Об этих последних встречах у современников сохранились самые разнообразные воспоминания. Но сходятся они на одном: каждый мемуарист старается убедить себя и читателя в том, что уже тогда поэт готовился к смерти, что он догорал, что жить ему осталось недолго. И каждый, дескать, это видел и понимал, но сделать ничего не мог. Кто вспоминает есенинские слова о том, что у него чахотка… Кто приводит фразы типа «ну вот, с последней жизнью простился» или «попрощаюсь с Пушкиным… Может, я далеко уеду…». И все в один голос, как сговорились: допился, догулялся до белой горячки, бедняга.
Что верно, то верно: Есенин, бывало, жаловался в эти дни и на охватившую его тоску, и на то, что ему трудно работать, потому что у него «нет соперников», и что ему «надоело все»… Подобные минуты проходили, настроение менялось, он оживлялся и преображался, чтобы через какое-то время снова впасть в удрученное состояние. Он обладал острейшей интуицией и поистине звериным чувством опасности. Буквально нутром своим он ощущал: кольцо сжимается. Откуда придет опасность, не знал. Но знал, что долго ждать не придется.
– Я не могу! Ты понимаешь? Не могу! Ты друг мне или нет? Друг! Так вот! Я хочу, чтобы мы спали в одной комнате! Не понимаешь? Господи! Я тебе в сотый раз говорю, что меня хотят убить! Я как зверь чувствую это!
Вольф Эрлих, к которому были обращены эти слова, вспоминал в дальнейшем, что Есенин в поезде по дороге в Москву еще раз повторил, что был прав, говоря, что его хотят убить и что потенциальный убийца сам ему признавался, как дважды подбирался к его комнате и непременно зарезал бы, если бы Есенин был один.
Нам еще предстоит узнать, насколько реальную почву имели под собой все эти разговоры. А пока отметим одно: Есенин всеми возможными способами стремился в последний год заклясть смерть, отвести ее от себя, ускользнуть из-под ее ледяного крыла.

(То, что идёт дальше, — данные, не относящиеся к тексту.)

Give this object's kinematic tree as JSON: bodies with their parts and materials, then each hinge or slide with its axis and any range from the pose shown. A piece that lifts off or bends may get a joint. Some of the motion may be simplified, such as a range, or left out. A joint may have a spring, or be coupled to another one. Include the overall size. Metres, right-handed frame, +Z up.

Он сбросил с балкона свой бюст из гипса работы Конёнкова. Дескать, если мое изображение разбилось на части, значит, смерть просвистит мимо.
В самых непотребных забегаловках он бесстрашно вступал в любые потасовки и два или три раза действительно находился на волосок от гибели. Что называется, искушал судьбу. Пронесло? Значит, еще поживем. В Тифлисе он едва не ввязался в потасовку в одном из духанчиков. Удержали грузинские друзья-поэты. Георгий Леонидзе крикнул ему тогда:
– Смотри, Сергей! Христофора Марло убили в кабацкой драке.
Там же, в Тифлисе, предложил Георгию драться на дуэли. «Зачем?» – удивился тот. «Ты что, не понимаешь? – последовал ответ. – Завтра все узнают, что Есенин и Леонидзе дрались на дуэли. Неужели это тебя не соблазняет?»
Шумел, чтобы не забыли, по своему обыкновению? Да, но не только. Опять проверял – настал его час или еще нет? Пережил сию минуту? Не убьют и впредь.
Пушкин, Лермонтов постоянно маячили перед его глазами. Дуэль так дуэль. Проглотить вишенку, выплюнуть косточку, посмотреть в небо. А там – можно и в воздух пальнуть. Ну, что? Орел или решка?
Придя однажды к Зинаиде, Есенин сообщил ей о своей будущей поездке в Персию, затем мрачно произнес: «И там меня убьют». Кавказ… Персия… Восток… Крестный путь русских гениев. У подножия Мтацминды стоял, не отрываясь от решетки, за которой, в глубине небольшого грота, была могила Грибоедова. Вспомнилось пушкинское «Путешествие в Арзрум»: «Откуда вы? – Из Тегерана. – Что везете? – Грибоеда!»
В Москве позвонил сестре Ани Назаровой, и та услышала в трубку, что «умер Есенин»… Переполох, слезы, брань – когда узнали, что это, с позволения сказать, шутка… От скуки «разыграл»? Да нет… Скорее всего в очередной раз заклинал смерть. Ну, авось теперь-то у старухи ни черта не выйдет!
А однажды так прямо и заявил Грузинову:
– Напиши обо мне некролог.
– Некролог?
– Некролог. Я скроюсь. Преданные мне люди устроят мои похороны. В газетах и журналах появятся статьи. Потом я явлюсь. Я скроюсь на неделю, на две, чтобы журналы успели напечатать обо мне статьи. А потом я явлюсь.
И выкрикнул с каким-то диким торжеством и надсадой:
– Посмотрим, как они напишут обо мне! Увидим, кто друг, кто враг!
Он-то прекрасно понимал, что «кто друг, кто враг» со всей очевидностью станет ясно только после его смерти. Но жаждал узнать это при жизни, причем таким образом, чтобы никому уже невозможно было скрыться ни за какой лестью.